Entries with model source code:
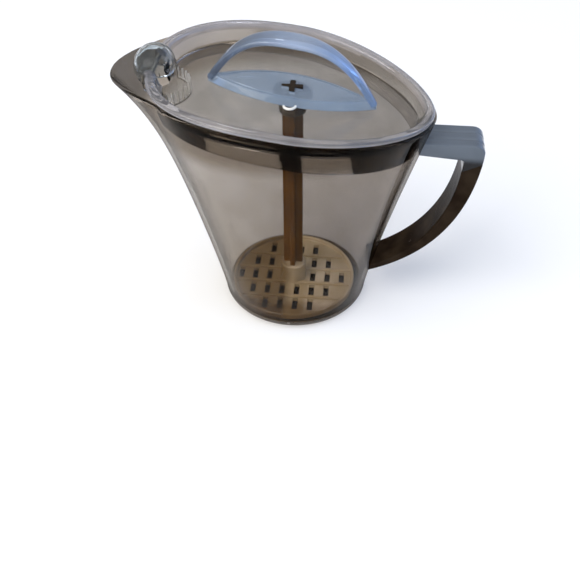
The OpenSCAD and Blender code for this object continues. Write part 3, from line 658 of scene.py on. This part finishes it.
bmesh.ops.bevel(ribs, geom=list(ribs.edges), offset=0.35 * MM, segments=2, profile=0.5, affect="EDGES", material=-1)
finished(ribs, "press_disc_ribs", [disc_san_painted_shade], "plunger", ["press_disc"])

# The stage: a plain pale floor, a soft key from the front left, a cool window light from the right, a small
# high lamp behind, and the camera at the photograph's place.
floor_mesh = bmesh.new()
bmesh.ops.create_grid(floor_mesh, x_segments=1, y_segments=1, size=3)
floor_data = bpy.data.meshes.new("floor")
floor_mesh.to_mesh(floor_data)
floor_mesh.free()
floor = bpy.data.objects.new("floor", floor_data)
bpy.context.collection.objects.link(floor)
paper = bpy.data.materials.new("white_paper_sweep")
paper.use_nodes = True
paper.node_tree.nodes["Principled BSDF"].inputs["Base Color"].default_value = linear("#f4f4f3")
paper.node_tree.nodes["Principled BSDF"].inputs["Roughness"].default_value = 0.9
floor_data.materials.append(paper)


def lamp(name, place, target, size, watts, colour):
    light = bpy.data.lights.new(name, "AREA")
    light.shape, light.size, light.size_y = "RECTANGLE", size[0], size[1]
    light.energy, light.color = watts, linear(colour)[:3]
    holder = bpy.data.objects.new(name, light)
    holder.location = place
    holder.rotation_euler = (Vector(target) - Vector(place)).to_track_quat("-Z", "Y").to_euler()
    bpy.context.collection.objects.link(holder)


lamp("key_softbox", (-0.9, -0.9, 1.5), (0, 0, 0.1), (1.4, 1.4), 26, "#fffaf4")
lamp("blue_window_right", (1.3, 0.45, 0.75), (0.04, 0, 0.15), (0.6, 0.5), 3, "#a9c8ff")
lamp("high_window", (-0.06, 1.1, 1.05), (0, 0, 0), (0.14, 0.14), 0.3, "#f4f8ff")
world = bpy.data.worlds.new("soft_room")
world.use_nodes = True
sky = world.node_tree.nodes["Background"]
toward = add(world, "SeparateXYZ", {"Vector": add(world, "TexCoord", {}).outputs["Generated"]})
deep = add(world, "MapRange", {"Value": toward.outputs["Y"], "From Min": -0.1, "From Max": 0.7},
           interpolation_type="SMOOTHSTEP")
walls = add(world, "MixRGB", {"Fac": deep.outputs["Result"], "Color1": linear("#fbfbfb"), "Color2": linear("#8d8a86")})
right = add(world, "MapRange", {"Value": toward.outputs["X"], "From Min": 0.2, "From Max": 0.7},
            interpolation_type="SMOOTHSTEP")
day = add(world, "MixRGB", {"Fac": right.outputs["Result"], "Color1": walls.outputs["Color"], "Color2": linear("#b4ccf5")})
world.node_tree.links.new(day.outputs["Color"], sky.inputs["Color"])
sky.inputs["Strength"].default_value = 1.15
bpy.context.scene.world = world
bpy.context.scene.view_settings.view_transform = "Standard"

camera = bpy.data.cameras.new("camera")
camera.lens, camera.sensor_width = 52.76, 36
holder = bpy.data.objects.new("camera", camera)
holder.location = (0.04561, -0.46260, 0.42044)
look = Vector((0.00681, -0.09108, 0.075)) - holder.location
roll = Matrix.Rotation(math.radians(-0.57), 3, "Z").to_quaternion()
holder.rotation_euler = (look.to_track_quat("-Z", "Y") @ roll).to_euler()
bpy.context.collection.objects.link(holder)
bpy.context.scene.camera = holder
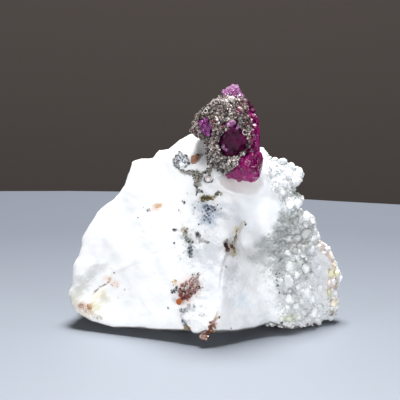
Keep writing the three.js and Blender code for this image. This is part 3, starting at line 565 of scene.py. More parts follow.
def stain_and_shade(p, base=WHITE):
    """The colour of each point of the marble or of a grain on it, from the stains and the painted shade."""
    colour = np.tile(base, (len(p), 1))
    ragged = 0.5 * fbm(p, 0.8, 71, 3) + 0.4 * fbm(p, 2.4, 72, 2) + 0.22 * fbm(p, 6.0, 73, 2)
    for (u, v, a, b, turn, tone, strength, rag), at in zip(STAINS_AND_SHADE, STAIN_AND_SHADE_AT):
        if at is None:
            continue
        q = p - at
        x, y, z = q @ RIGHT, q @ UP, q @ INTO
        t = math.radians(turn)
        x, y = x * math.cos(t) - y * math.sin(t), x * math.sin(t) + y * math.cos(t)
        reach = np.sqrt((x / (a * UNIT)) ** 2 + (y / (b * UNIT)) ** 2 + (z / (max(a, b) * UNIT * 1.6)) ** 2)
        k = strength * smooth(reach + rag * ragged, 1.35, 0.3)
        colour = colour * (1 - k[:, None]) + np.array(tone) * k[:, None]
    return colour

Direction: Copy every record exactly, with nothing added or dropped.

Final answer:
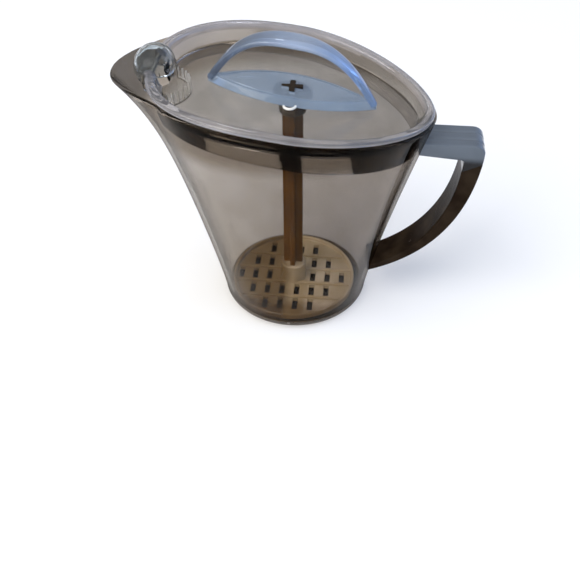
The OpenSCAD and Blender code for this object continues. Write part 3, from line 658 of scene.py on. This part finishes it.
bmesh.ops.bevel(ribs, geom=list(ribs.edges), offset=0.35 * MM, segments=2, profile=0.5, affect="EDGES", material=-1)
finished(ribs, "press_disc_ribs", [disc_san_painted_shade], "plunger", ["press_disc"])

# The stage: a plain pale floor, a soft key from the front left, a cool window light from the right, a small
# high lamp behind, and the camera at the photograph's place.
floor_mesh = bmesh.new()
bmesh.ops.create_grid(floor_mesh, x_segments=1, y_segments=1, size=3)
floor_data = bpy.data.meshes.new("floor")
floor_mesh.to_mesh(floor_data)
floor_mesh.free()
floor = bpy.data.objects.new("floor", floor_data)
bpy.context.collection.objects.link(floor)
paper = bpy.data.materials.new("white_paper_sweep")
paper.use_nodes = True
paper.node_tree.nodes["Principled BSDF"].inputs["Base Color"].default_value = linear("#f4f4f3")
paper.node_tree.nodes["Principled BSDF"].inputs["Roughness"].default_value = 0.9
floor_data.materials.append(paper)


def lamp(name, place, target, size, watts, colour):
    light = bpy.data.lights.new(name, "AREA")
    light.shape, light.size, light.size_y = "RECTANGLE", size[0], size[1]
    light.energy, light.color = watts, linear(colour)[:3]
    holder = bpy.data.objects.new(name, light)
    holder.location = place
    holder.rotation_euler = (Vector(target) - Vector(place)).to_track_quat("-Z", "Y").to_euler()
    bpy.context.collection.objects.link(holder)


lamp("key_softbox", (-0.9, -0.9, 1.5), (0, 0, 0.1), (1.4, 1.4), 26, "#fffaf4")
lamp("blue_window_right", (1.3, 0.45, 0.75), (0.04, 0, 0.15), (0.6, 0.5), 3, "#a9c8ff")
lamp("high_window", (-0.06, 1.1, 1.05), (0, 0, 0), (0.14, 0.14), 0.3, "#f4f8ff")
world = bpy.data.worlds.new("soft_room")
world.use_nodes = True
sky = world.node_tree.nodes["Background"]
toward = add(world, "SeparateXYZ", {"Vector": add(world, "TexCoord", {}).outputs["Generated"]})
deep = add(world, "MapRange", {"Value": toward.outputs["Y"], "From Min": -0.1, "From Max": 0.7},
           interpolation_type="SMOOTHSTEP")
walls = add(world, "MixRGB", {"Fac": deep.outputs["Result"], "Color1": linear("#fbfbfb"), "Color2": linear("#8d8a86")})
right = add(world, "MapRange", {"Value": toward.outputs["X"], "From Min": 0.2, "From Max": 0.7},
            interpolation_type="SMOOTHSTEP")
day = add(world, "MixRGB", {"Fac": right.outputs["Result"], "Color1": walls.outputs["Color"], "Color2": linear("#b4ccf5")})
world.node_tree.links.new(day.outputs["Color"], sky.inputs["Color"])
sky.inputs["Strength"].default_value = 1.15
bpy.context.scene.world = world
bpy.context.scene.view_settings.view_transform = "Standard"

camera = bpy.data.cameras.new("camera")
camera.lens, camera.sensor_width = 52.76, 36
holder = bpy.data.objects.new("camera", camera)
holder.location = (0.04561, -0.46260, 0.42044)
look = Vector((0.00681, -0.09108, 0.075)) - holder.location
roll = Matrix.Rotation(math.radians(-0.57), 3, "Z").to_quaternion()
holder.rotation_euler = (look.to_track_quat("-Z", "Y") @ roll).to_euler()
bpy.context.collection.objects.link(holder)
bpy.context.scene.camera = holder
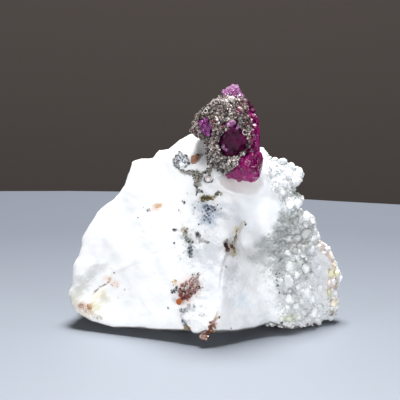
Keep writing the three.js and Blender code for this image. This is part 3, starting at line 565 of scene.py. More parts follow.
def stain_and_shade(p, base=WHITE):
    """The colour of each point of the marble or of a grain on it, from the stains and the painted shade."""
    colour = np.tile(base, (len(p), 1))
    ragged = 0.5 * fbm(p, 0.8, 71, 3) + 0.4 * fbm(p, 2.4, 72, 2) + 0.22 * fbm(p, 6.0, 73, 2)
    for (u, v, a, b, turn, tone, strength, rag), at in zip(STAINS_AND_SHADE, STAIN_AND_SHADE_AT):
        if at is None:
            continue
        q = p - at
        x, y, z = q @ RIGHT, q @ UP, q @ INTO
        t = math.radians(turn)
        x, y = x * math.cos(t) - y * math.sin(t), x * math.sin(t) + y * math.cos(t)
        reach = np.sqrt((x / (a * UNIT)) ** 2 + (y / (b * UNIT)) ** 2 + (z / (max(a, b) * UNIT * 1.6)) ** 2)
        k = strength * smooth(reach + rag * ragged, 1.35, 0.3)
        colour = colour * (1 - k[:, None]) + np.array(tone) * k[:, None]
    return colour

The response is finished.